B*Witched attained international acclaim before any of the members had reached her twenty-first birthday. Each grew up in Dublin, where twin sisters Edele and Keavy Lynch had gained a certain amount of fame as the younger sisters of Shane Lynch, a member of the group BoyZone. One of the most successful teen groups of the 1990s, BoyZone was one of the first Irish acts to reach the top of the charts in Britain and Europe since U2 and Sinead O'Connor. The group had a string of number-one hits, usually cover renditions of ballads, and was for a time the most popular boy band in the world, following the demise of Britain's Take That. Encouraged by Shane's success as well as their family's long-standing love of music, the twin sisters decided to form a vocal group with friends Lindsay Armaou, who was working as an apprentice mechanic in a garage, and Sinead O'Carroll, an all-around performer with experience in acting and dancing as well as music.
BoyZone's domination of the European charts after the mid 1990s showed great acceptance of Irish pop bands outside their native soil. B*Witched, however, struggled to get noticed in the Dublin scene, which was still considered an out-of-the-way territory by the pop music industry. Their first break came when they appeared in a television documentary on the dance studio where they rehearsed, which was noticed by managers Tommy Jay Smith and Kim Glover. Eventually the group's first record would appear on Glover's Glow Worm label, though it was distributed by Epic Records. The group secured a contract with Epic after putting on a memorable performance for its staff: hoping to distinguish themselves from the most popular girl group of the moment, the Spice Girls, B*Witched decided to put on a children's tea party as the setting for their appearance. Charmed by the energy and innocence of the act, Epic granted the group its contract, and B*Witched entered the studio to record its first album with producers Ray Hedges and Martin Brannigan. The producers also helped the group finalize its name choice, settling on "B*Witched" because they were entranced by the singers' charm. The asterisk was inserted to make the name more distinctive.

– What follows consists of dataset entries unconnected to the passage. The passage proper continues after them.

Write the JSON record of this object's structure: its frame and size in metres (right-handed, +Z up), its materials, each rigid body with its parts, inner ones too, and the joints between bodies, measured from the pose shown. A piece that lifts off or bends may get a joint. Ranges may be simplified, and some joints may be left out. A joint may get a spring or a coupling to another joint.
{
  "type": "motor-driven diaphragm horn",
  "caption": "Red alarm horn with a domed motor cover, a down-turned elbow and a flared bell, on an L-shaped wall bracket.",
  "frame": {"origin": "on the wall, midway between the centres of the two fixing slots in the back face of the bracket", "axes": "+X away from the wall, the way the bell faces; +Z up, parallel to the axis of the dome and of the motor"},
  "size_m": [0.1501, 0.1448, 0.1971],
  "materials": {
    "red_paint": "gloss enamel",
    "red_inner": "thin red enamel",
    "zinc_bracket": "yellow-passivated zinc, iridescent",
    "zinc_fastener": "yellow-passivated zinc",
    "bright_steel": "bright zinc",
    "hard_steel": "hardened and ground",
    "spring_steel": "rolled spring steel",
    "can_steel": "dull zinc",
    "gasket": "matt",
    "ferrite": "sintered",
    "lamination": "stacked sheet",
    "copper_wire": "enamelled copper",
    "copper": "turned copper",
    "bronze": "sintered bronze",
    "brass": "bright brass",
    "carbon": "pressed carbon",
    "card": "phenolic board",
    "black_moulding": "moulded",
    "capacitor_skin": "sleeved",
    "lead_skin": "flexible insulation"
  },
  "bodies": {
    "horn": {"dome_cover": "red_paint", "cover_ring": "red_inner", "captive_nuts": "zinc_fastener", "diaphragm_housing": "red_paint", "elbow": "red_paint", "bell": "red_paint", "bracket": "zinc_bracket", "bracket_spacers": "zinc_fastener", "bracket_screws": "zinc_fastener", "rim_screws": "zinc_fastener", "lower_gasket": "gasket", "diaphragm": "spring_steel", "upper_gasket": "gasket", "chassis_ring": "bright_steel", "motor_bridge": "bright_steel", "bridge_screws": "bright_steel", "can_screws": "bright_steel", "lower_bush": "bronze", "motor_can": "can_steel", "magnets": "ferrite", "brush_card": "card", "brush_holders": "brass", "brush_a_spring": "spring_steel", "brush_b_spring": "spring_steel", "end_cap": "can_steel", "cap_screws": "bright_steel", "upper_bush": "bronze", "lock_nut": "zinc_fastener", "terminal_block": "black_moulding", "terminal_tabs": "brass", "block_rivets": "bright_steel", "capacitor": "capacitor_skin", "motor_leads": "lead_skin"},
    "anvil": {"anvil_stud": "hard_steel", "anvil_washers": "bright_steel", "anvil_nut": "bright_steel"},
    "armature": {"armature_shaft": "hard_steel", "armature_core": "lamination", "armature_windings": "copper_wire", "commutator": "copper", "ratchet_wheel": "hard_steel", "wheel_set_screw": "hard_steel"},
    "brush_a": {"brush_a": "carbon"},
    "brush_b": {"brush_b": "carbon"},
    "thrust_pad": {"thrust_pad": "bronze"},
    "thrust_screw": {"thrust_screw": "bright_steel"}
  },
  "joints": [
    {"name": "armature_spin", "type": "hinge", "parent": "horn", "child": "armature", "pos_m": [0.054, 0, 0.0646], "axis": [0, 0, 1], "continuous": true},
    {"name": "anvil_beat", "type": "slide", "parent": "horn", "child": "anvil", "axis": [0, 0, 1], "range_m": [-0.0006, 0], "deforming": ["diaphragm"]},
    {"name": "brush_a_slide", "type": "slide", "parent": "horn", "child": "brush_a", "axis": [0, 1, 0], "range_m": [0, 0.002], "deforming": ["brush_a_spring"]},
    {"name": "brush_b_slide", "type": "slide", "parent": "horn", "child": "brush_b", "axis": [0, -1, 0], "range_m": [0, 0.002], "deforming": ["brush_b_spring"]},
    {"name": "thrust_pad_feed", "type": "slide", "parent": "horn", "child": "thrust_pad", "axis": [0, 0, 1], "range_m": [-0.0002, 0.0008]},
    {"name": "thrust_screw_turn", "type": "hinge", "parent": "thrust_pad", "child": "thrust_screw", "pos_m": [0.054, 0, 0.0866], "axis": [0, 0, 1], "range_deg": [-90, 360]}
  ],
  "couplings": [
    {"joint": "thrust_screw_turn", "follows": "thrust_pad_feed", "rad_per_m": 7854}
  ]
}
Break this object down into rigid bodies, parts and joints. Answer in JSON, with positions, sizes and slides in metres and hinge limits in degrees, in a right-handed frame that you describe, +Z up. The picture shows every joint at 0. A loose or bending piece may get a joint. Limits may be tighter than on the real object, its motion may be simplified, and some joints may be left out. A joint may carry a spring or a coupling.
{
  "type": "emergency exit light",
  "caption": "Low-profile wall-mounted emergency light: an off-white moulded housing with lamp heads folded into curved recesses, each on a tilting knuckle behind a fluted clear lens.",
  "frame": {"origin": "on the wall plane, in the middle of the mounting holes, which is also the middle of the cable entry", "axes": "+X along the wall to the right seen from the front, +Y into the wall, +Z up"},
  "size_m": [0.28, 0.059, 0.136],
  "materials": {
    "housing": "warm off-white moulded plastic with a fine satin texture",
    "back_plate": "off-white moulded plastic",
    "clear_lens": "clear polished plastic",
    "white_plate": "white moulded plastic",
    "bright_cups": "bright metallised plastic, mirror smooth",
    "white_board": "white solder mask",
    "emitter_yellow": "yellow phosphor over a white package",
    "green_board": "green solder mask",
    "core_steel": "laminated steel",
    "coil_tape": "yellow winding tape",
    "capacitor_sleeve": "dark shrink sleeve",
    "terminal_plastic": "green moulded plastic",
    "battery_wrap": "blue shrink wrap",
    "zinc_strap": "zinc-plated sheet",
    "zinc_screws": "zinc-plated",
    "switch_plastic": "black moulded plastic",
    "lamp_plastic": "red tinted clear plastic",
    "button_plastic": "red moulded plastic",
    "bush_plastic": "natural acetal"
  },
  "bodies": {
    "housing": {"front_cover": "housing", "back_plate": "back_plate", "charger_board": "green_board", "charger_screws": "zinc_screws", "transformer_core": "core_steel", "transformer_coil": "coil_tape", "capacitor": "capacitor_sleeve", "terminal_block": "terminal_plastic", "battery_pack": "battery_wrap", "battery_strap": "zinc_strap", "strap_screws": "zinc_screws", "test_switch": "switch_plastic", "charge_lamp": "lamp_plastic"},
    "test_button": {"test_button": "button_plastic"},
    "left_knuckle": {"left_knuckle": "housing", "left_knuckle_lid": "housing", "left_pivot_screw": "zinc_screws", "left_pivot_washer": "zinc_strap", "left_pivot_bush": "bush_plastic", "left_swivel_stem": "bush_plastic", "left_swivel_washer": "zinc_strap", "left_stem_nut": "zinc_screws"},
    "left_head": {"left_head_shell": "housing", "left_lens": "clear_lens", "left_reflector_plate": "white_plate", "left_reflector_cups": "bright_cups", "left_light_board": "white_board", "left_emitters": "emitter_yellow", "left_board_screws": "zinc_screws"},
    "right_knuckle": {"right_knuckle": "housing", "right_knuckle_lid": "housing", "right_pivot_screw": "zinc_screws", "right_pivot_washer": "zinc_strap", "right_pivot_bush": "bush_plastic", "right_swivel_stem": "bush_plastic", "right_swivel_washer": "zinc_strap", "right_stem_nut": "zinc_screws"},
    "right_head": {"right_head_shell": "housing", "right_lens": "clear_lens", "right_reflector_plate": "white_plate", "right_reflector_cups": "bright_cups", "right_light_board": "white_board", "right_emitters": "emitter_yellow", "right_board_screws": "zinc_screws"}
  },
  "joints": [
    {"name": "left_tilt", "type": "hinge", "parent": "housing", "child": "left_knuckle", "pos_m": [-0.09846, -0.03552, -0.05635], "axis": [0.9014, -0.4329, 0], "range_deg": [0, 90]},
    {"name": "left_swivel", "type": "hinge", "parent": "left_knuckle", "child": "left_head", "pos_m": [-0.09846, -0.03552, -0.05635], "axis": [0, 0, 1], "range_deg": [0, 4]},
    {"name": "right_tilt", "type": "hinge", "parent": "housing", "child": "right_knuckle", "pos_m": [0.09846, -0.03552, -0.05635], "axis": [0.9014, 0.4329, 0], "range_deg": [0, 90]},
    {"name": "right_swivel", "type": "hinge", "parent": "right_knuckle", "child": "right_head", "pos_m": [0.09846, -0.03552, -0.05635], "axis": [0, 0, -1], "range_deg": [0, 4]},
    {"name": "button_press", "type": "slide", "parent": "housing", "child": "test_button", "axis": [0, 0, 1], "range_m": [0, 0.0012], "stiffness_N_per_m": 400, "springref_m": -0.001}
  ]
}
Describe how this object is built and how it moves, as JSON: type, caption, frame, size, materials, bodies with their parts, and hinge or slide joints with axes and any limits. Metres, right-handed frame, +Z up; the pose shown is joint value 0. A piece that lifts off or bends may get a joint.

Released in late 1998 in Britain and Europe and early the following year in the United States, B*Witched contains twelve tracks in a thirty-nine minute collection of diverse musical styles. The album received mostly positive reviews upon its release, with critics singling out the more upbeat, dance-oriented songs as the collection's strong point. Rolling Stone welcomed B*Witched as "a cheerfully catchy summary of the state of the slumber party--the sound of nice girls acting tough, all in the name of pop," while People named the "giddy confection for the preteen at heart" its "Album of the Week." While reviews almost always invoked the Spice Girls in describing B*Witched, Keavy Lynch proudly noted in an interview with the Orange County Register, "The press can't compare us to any one thing. Our music is totally different because it has so much to it. We've got indie-rock, drum 'n' bass, Irish music, soul, funk. It's all very energetic and very bewitching!"
From the start, B*Witched took aggressive promotional steps to introduce its work to the public. Prior to its debut release, the group went on a tour of British grammar schools, performing in as many as three schools a day. The free school concerts were a tremendously valuable marketing tool. After each show, the record company signed students up for a fan club database, distributing information on the band's upcoming concerts and releases. By the time "C'est La Vie," the first single from B*Witched, was released in Britain, thousands of school-age fans were waiting to buy it, and it entered the charts at number one.
Indeed, riding a renewed wave of popular teen-oriented acts on the music scene, B*Witched proved immensely successful with record buyers. Entering the album charts at number three in Britain, B*Witched eventually sold over three million copies worldwide and attained platinum status in America. In Britain, the group achieved a feat that no other group up to that time had accomplished: each of the first four singles--"C'est La Vie," "Rollercoaster," "To You I Belong," and "Blame It on the Weatherman"--entered the charts at number one. A global hit, "C'est La Vie" also went into the top ten in America. The group's popularity extended beyond Europe and North America to include Australia and Asia, where the singers toured in 1999.
Building on its successful debut, B*Witched toured extensively throughout 1999. The group appeared as the opening act for 'N Sync and 98 Degrees in the United States and conducted its own abbreviated concerts and promotional appearances at shopping malls as well. The group also filmed a television special for the Disney Channel that showed them in concert and offstage. Targeting its fan base of teens and tweenies--youngsters between preschool and teenage years--B*Witched secured promotional space in over one hundred Hello Kitty retail stores in malls and signed a contract to endorse the Fetish brand of makeup for young consumers. As one retail executive explained in a Billboard profile by Dominic Pride and Tom Ferguson, "The Spice Girls and All Saints are perhaps becoming a bit distant from the very young kids.... I see B*Witched as being their natural heirs. They're very much an upcoming 'just won the talent show' sort of band, and kids really like them." Reinforcing their wholesome and down-to-earth image, B*Witched usually appear in denim outfits and sports shoes in concert and in videos, an image that caused Irish singer Sinead O'Connor to advise in Q's November 2000 "Cash for Questions" column: "Take some more clothes off. We need a dirty Irish band. Apart from me."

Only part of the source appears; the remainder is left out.